Biodegradable hyperbranched polyether-lipids with in-chain pH-sensitive linkages

Hyperbranched polyether-based lipids with cleavable acetal units were obtained via copolymerization of the epoxide inimer 1-(glycidyloxy)ethyl ethylene glycol ether (GEGE) and glycidol, using anionic ring-opening polymerization. Cholesterol-linear polyglycerol (Ch-linPG) was used as a macroinitiator, resulting in branched polyethers with an adjustable amount of acid-cleavable units. Random copolymerization led to Ch-P(GEGEx-co-Gy) copolymers, whereas sequential copolymerization provided access to Ch-P(GEGEx-b-Gy) amphiphiles. The amount of GEGE was varied between 8–49 mol% of the total amount of monomer units. In addition, hyperbranched polyethers with a single acetal unit were prepared using glycol-1-(cholesteryloxy)ethylether as an initiator for the polymerization of allyl glycidyl ether (AGE) in bulk.
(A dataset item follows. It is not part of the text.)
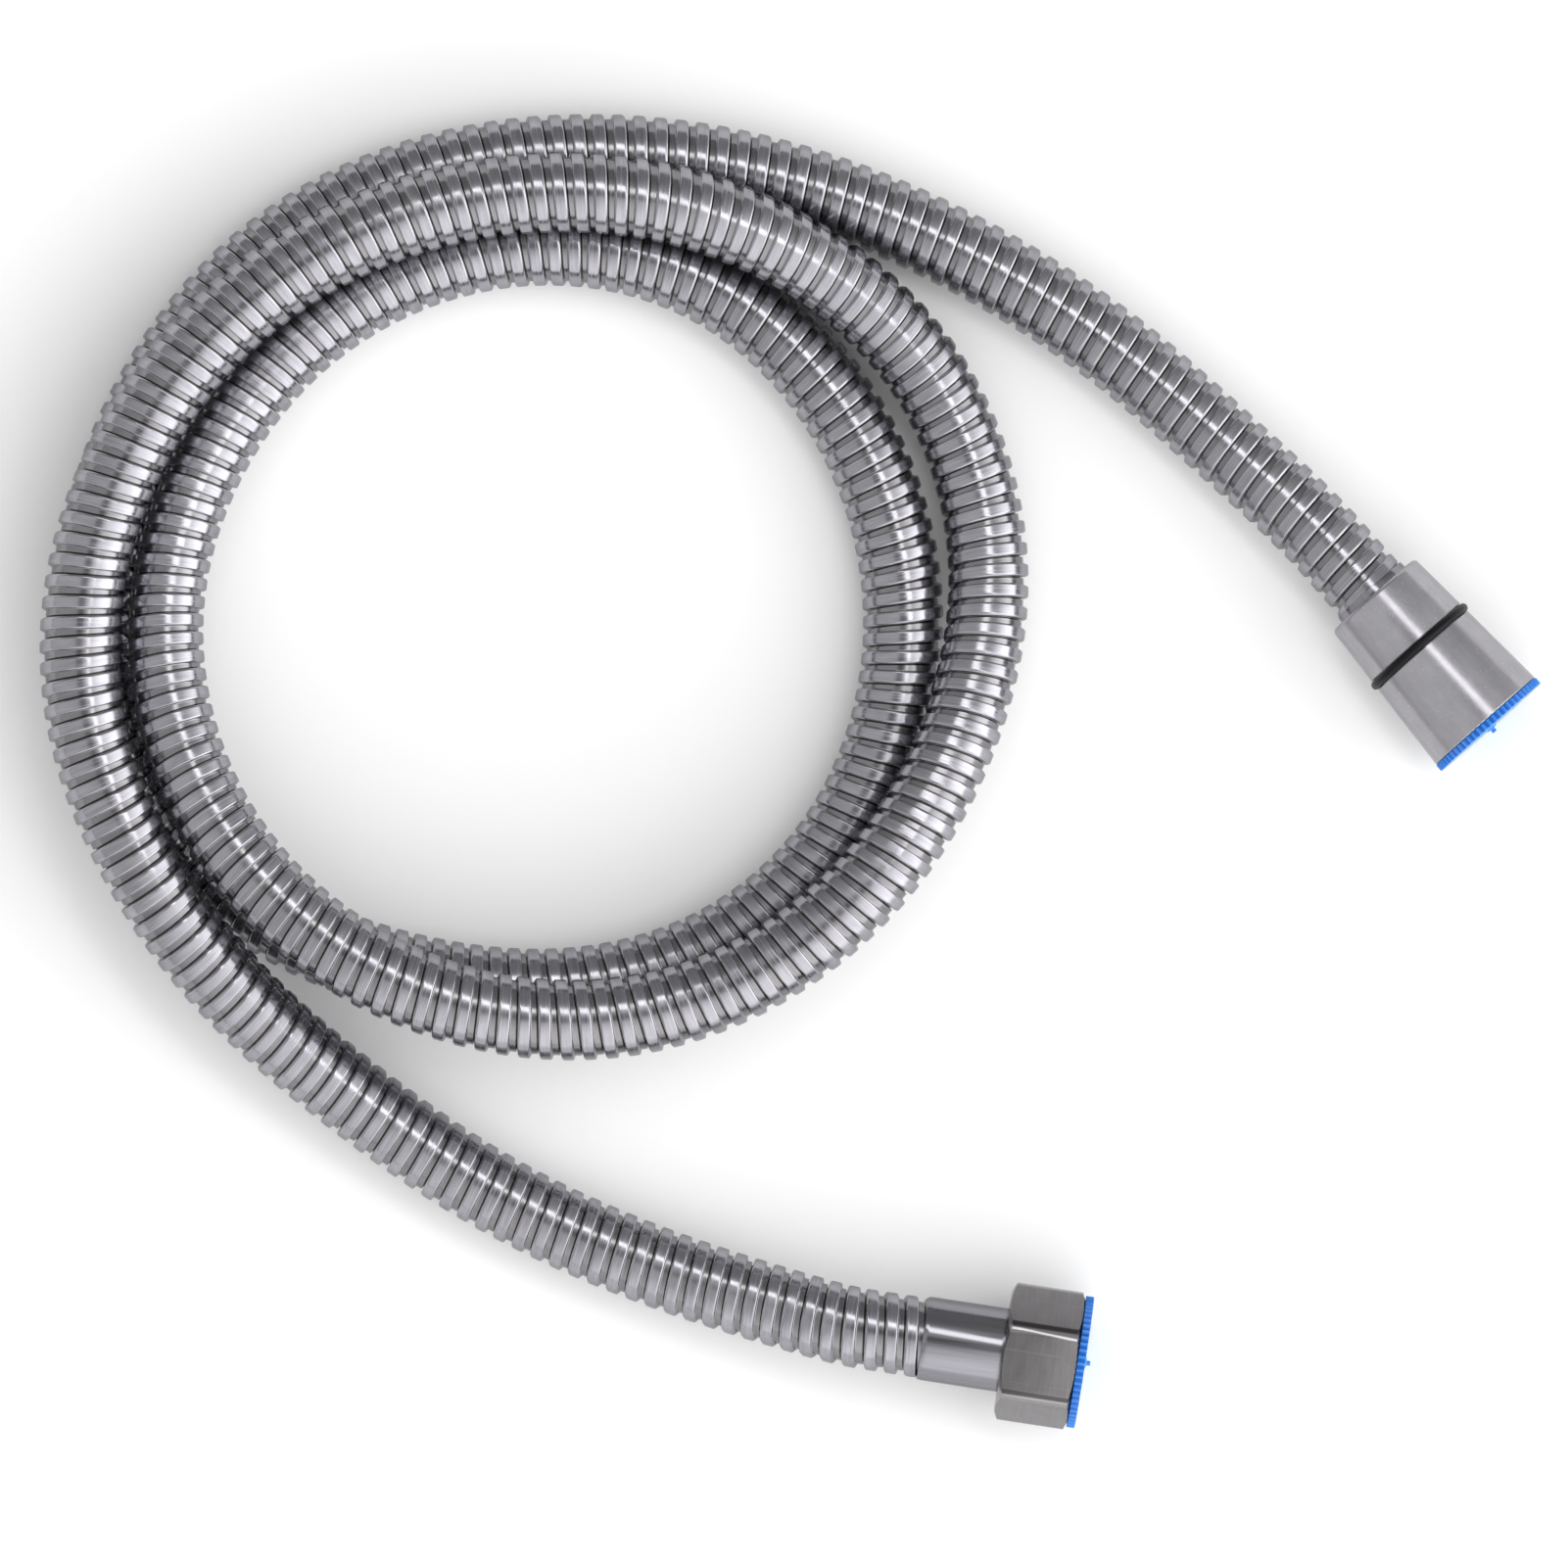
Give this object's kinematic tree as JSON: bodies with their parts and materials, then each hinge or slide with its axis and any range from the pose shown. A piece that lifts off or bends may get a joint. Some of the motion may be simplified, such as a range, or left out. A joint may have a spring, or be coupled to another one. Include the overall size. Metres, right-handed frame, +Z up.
{
  "type": "shower hose",
  "caption": "Flexible metal shower hose lying in a loose coil, with a conical swivel nut at one end, a hexagon nut at the other and a plastic cap in each.",
  "frame": {"origin": "the point on the floor under the middle of the coiled hose's box", "axes": "+Z up from the floor, with the hose lying as it came to rest; +X along the longer side of its outline, towards the conical end; +Y to its left, seen from above"},
  "size_m": [0.2717, 0.2388, 0.0294],
  "materials": {
    "hose_casing": "polished stainless steel strip, wound and interlocked",
    "inner_tube": "smooth black rubber",
    "cone_nut": "satin metal",
    "cone_o_ring": "black rubber",
    "cone_sleeve": "polished",
    "cone_core": "turned",
    "cone_slip_ring": "plain",
    "cone_washer": "matt black",
    "cone_cap": "moulded, azure blue",
    "hex_nut": "satin metal with fine turning lines",
    "hex_sleeve": "polished",
    "hex_core": "turned",
    "hex_slip_ring": "plain",
    "hex_washer": "matt black",
    "hex_cap": "moulded, azure blue"
  },
  "bodies": {
    "hose": {"hose_casing": "hose_casing", "inner_tube": "inner_tube", "cone_sleeve": "cone_sleeve", "cone_core": "cone_core", "hex_sleeve": "hex_sleeve", "hex_core": "hex_core"},
    "cone_nut": {"cone_nut": "cone_nut", "cone_o_ring": "cone_o_ring", "cone_slip_ring": "cone_slip_ring", "cone_washer": "cone_washer"},
    "cone_cap": {"cone_cap": "cone_cap"},
    "hex_nut": {"hex_nut": "hex_nut", "hex_slip_ring": "hex_slip_ring", "hex_washer": "hex_washer"},
    "hex_cap": {"hex_cap": "hex_cap"}
  },
  "joints": [
    {"name": "cone_nut_swivel", "type": "hinge", "parent": "hose", "child": "cone_nut", "pos_m": [0.10514, 0.03324, 0.01094], "axis": [0.6622, -0.7485, 0.0344], "continuous": true},
    {"name": "cone_cap_pull", "type": "slide", "parent": "cone_nut", "child": "cone_cap", "axis": [0.6622, -0.7485, 0.0344], "range_m": [0, 0.01]},
    {"name": "hex_nut_swivel", "type": "hinge", "parent": "hose", "child": "hex_nut", "pos_m": [0.02405, -0.1026, 0.01205], "axis": [0.9885, -0.1513, 0], "continuous": true},
    {"name": "hex_cap_pull", "type": "slide", "parent": "hex_nut", "child": "hex_cap", "axis": [0.9885, -0.1513, 0], "range_m": [0, 0.01]}
  ]
}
Subsequent thiol–ene coupling of mercaptoethanol resulted in the hydroxyl functional macroinitiator used for the polymerization of glycidol. The novel polyether-based lipids were characterized in detail by 1H NMR spectroscopy and size exclusion chromatography, revealing narrow to moderate molecular weight distributions. Degradation was achieved at pH 2 in a proof-of-principle experiment. Acid-triggered shedding of liposomes was proven using the linear analogue α-(1-(cholesteryloxy)ethoxy)-ω-hydro-PEG-CH2-CCH with one cleavable group and a fluorescence label, Atto 488 azide. Investigation of the acetal-cleavage under neutral and acidic pH (7.4–2.0) via fluorescence spectroscopy was carried out.